-- Begin Information shown --
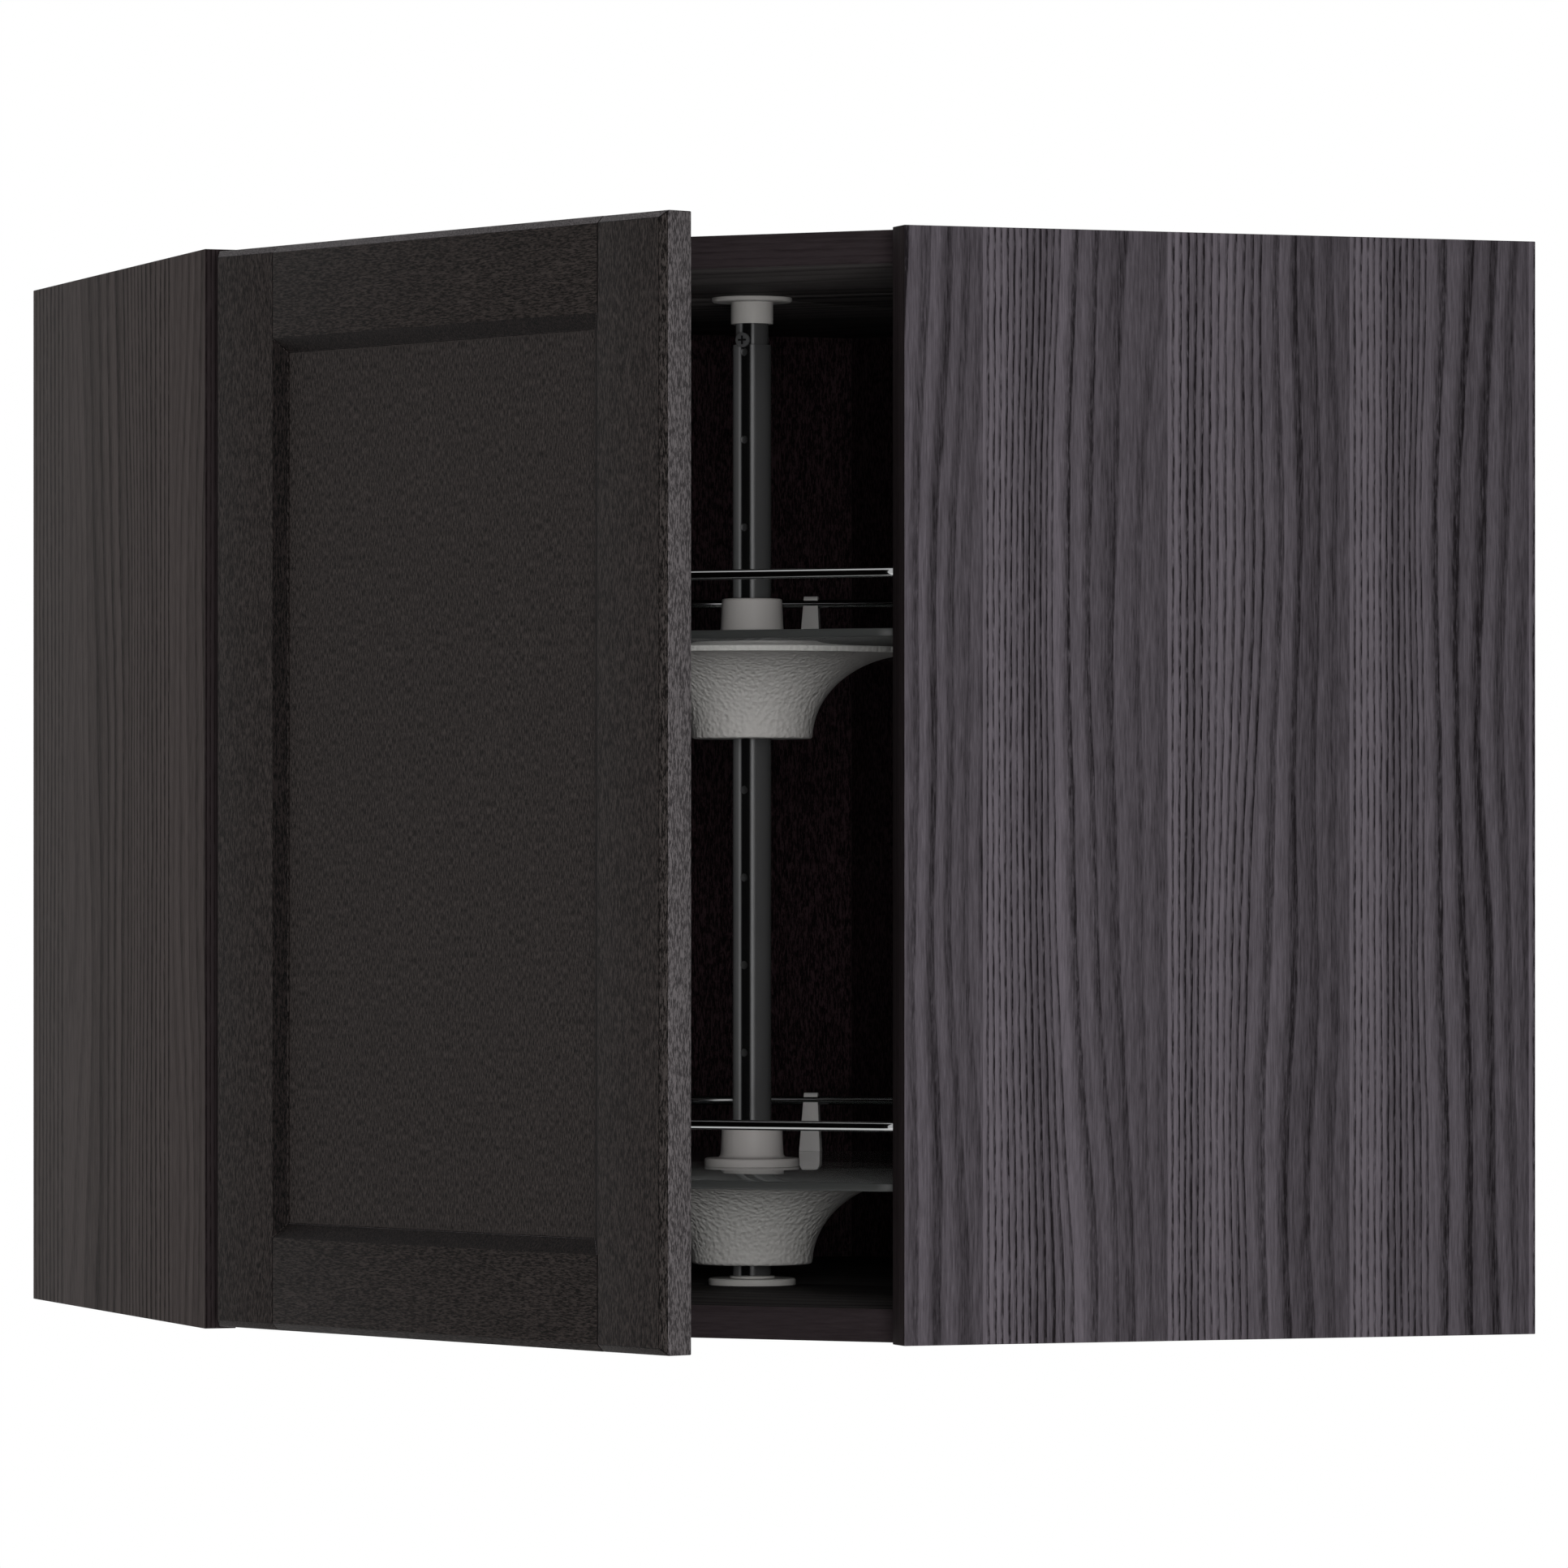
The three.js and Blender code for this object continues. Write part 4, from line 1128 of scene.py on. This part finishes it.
@dataclass
class Post:
    """The telescopic tubes, their flanges and their screws, in millimetres."""

    outer: Tube = Tube("post_outer_tube", radius=11.1, wall=1.25, foot=23.3, top=555.2)
    inner: Tube = Tube("post_inner_tube", radius=9.55, wall=1.3, foot=311.1, top=578.3)
    first_hole: float = 50.7
    pitch: float = 50.0
    holes: int = 11
    hole_radius: float = 2.4
    lock_height: float = 557.5
    lock_face: float = 13.3
    recess: float = 5.0
    recess_depth: float = 1.2
    slot: float = 1.1
    tube_chamfer: float = 0.3
    flange_round: float = 0.3
    screw_round: float = 0.15
    body: str = "cabinet"

    def build(self) -> None:
        """Makes all the pieces."""
        # The tubes' steel has painted reflections down its front: a dark streak, two light lines
        # and a lighter left side.
        steel = PaintedReflectionTube(
            "post steel with painted reflections",
            (0.003, 0.003, 0.003),
            (0.36, 0.36, 0.365),
            self.outer.radius * MM,
            FRONT_TURN,
        ).build()
        for tube in (self.outer, self.inner):
            self._tube(tube, steel)
        pale = MouldedPlastic("flange plastic", (0.40, 0.385, 0.37), 0.42, 2 * MM, 0.00003).build()
        for node in ("post_foot_flange", "post_head_flange"):
            dress(node, [pale], self.body, "post_plastic", self.flange_round * MM)
        zinc = DrawnMetal("screw zinc", (0.5, 0.51, 0.52), 0.3, TUMBLED, bare=0.6).build()
        screws = [f"{end}_screw_{i}" for end in ("head", "foot") for i in (1, 2, 3)]
        for node in [*screws, "lower_support_pin", "upper_support_pin"]:
            dress(node, [zinc], self.body, "zinc_steel", self.screw_round * MM)
        self._lock_screw()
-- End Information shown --
## Stated goal
From the opening line of the data above, please print each line as written up to and including the line that contains "telescopic tubes, their", and nothing more.

## Finished answer
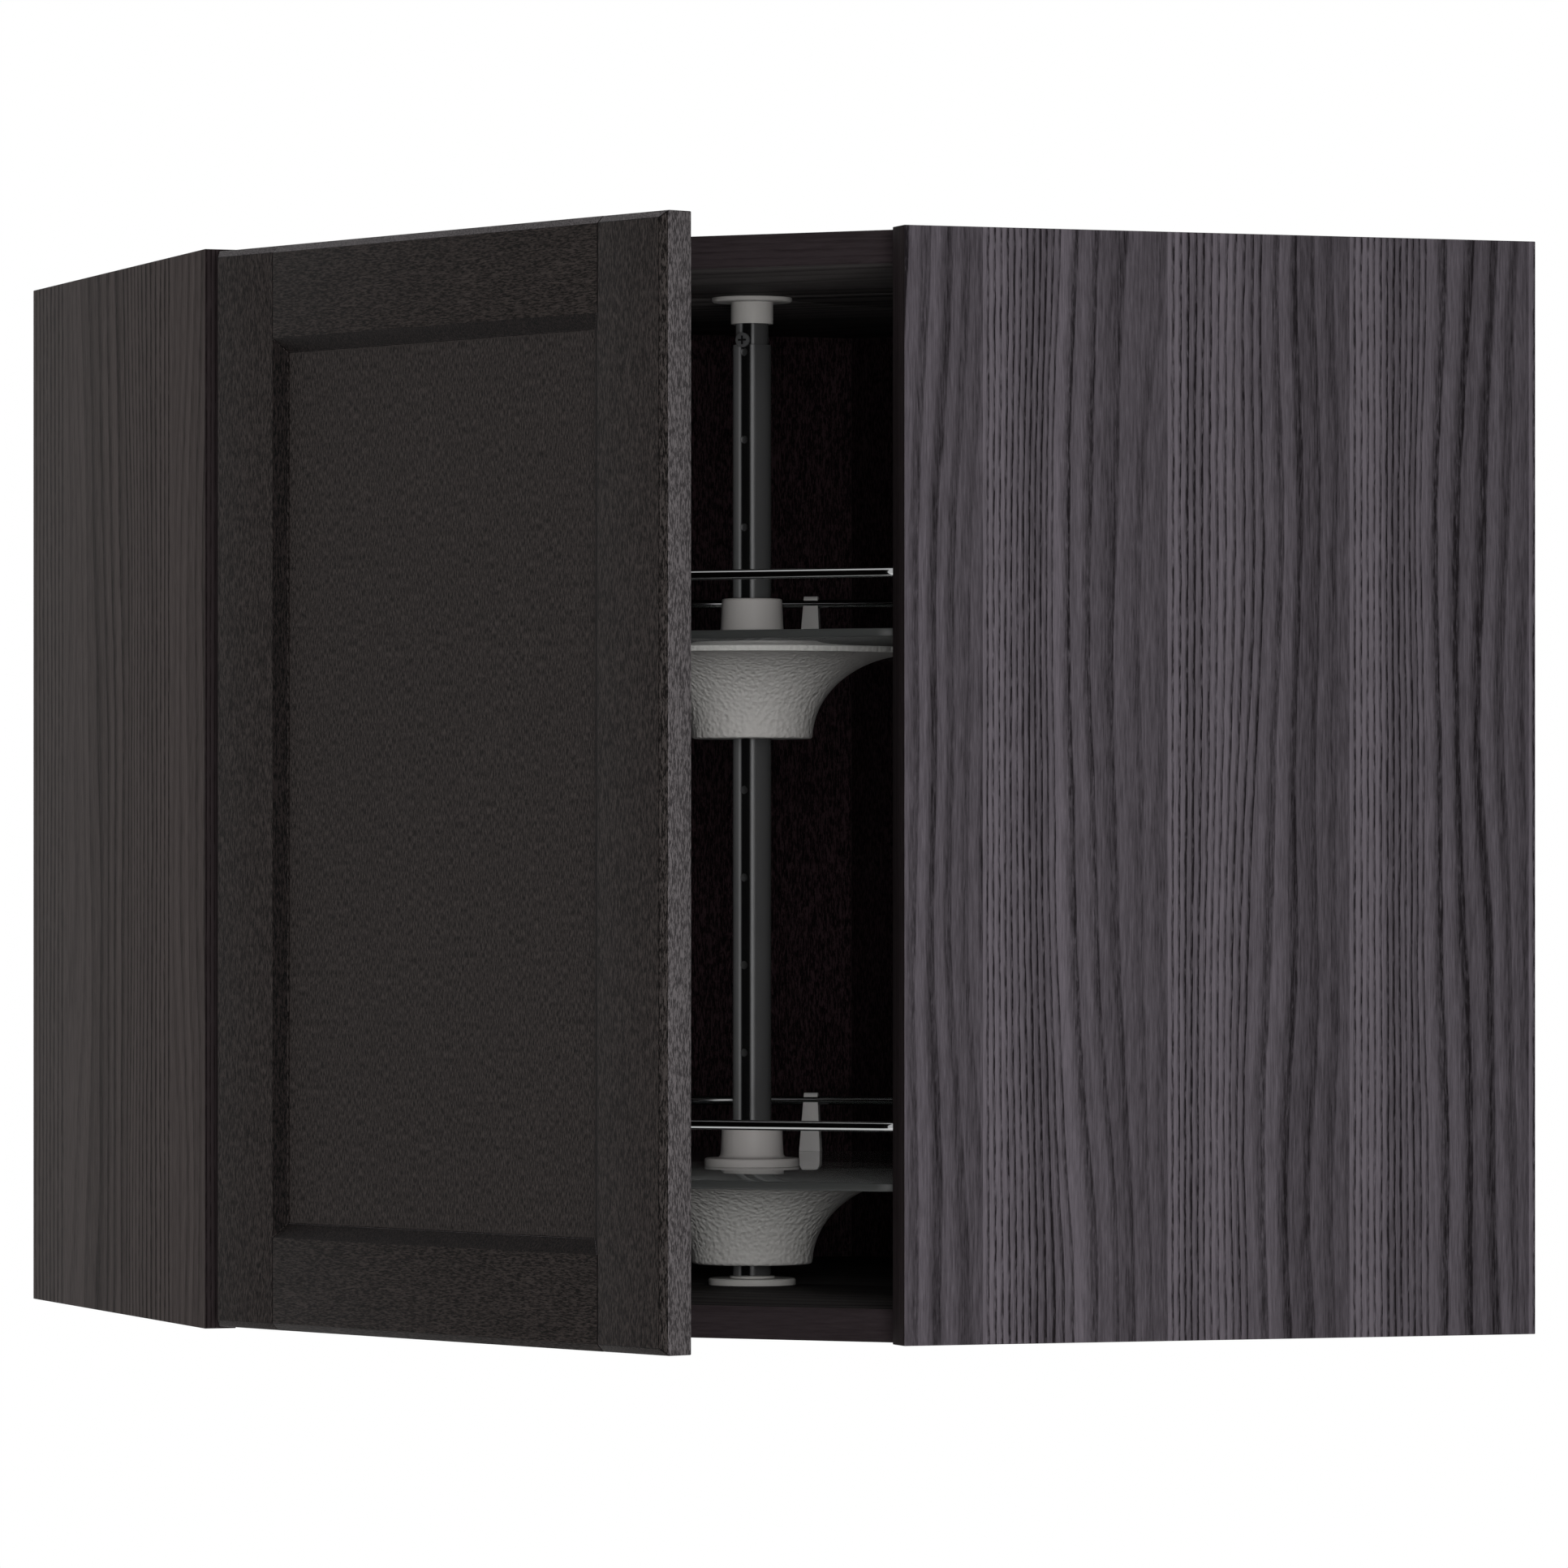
The three.js and Blender code for this object continues. Write part 4, from line 1128 of scene.py on. This part finishes it.
@dataclass
class Post:
    """The telescopic tubes, their flanges and their screws, in millimetres."""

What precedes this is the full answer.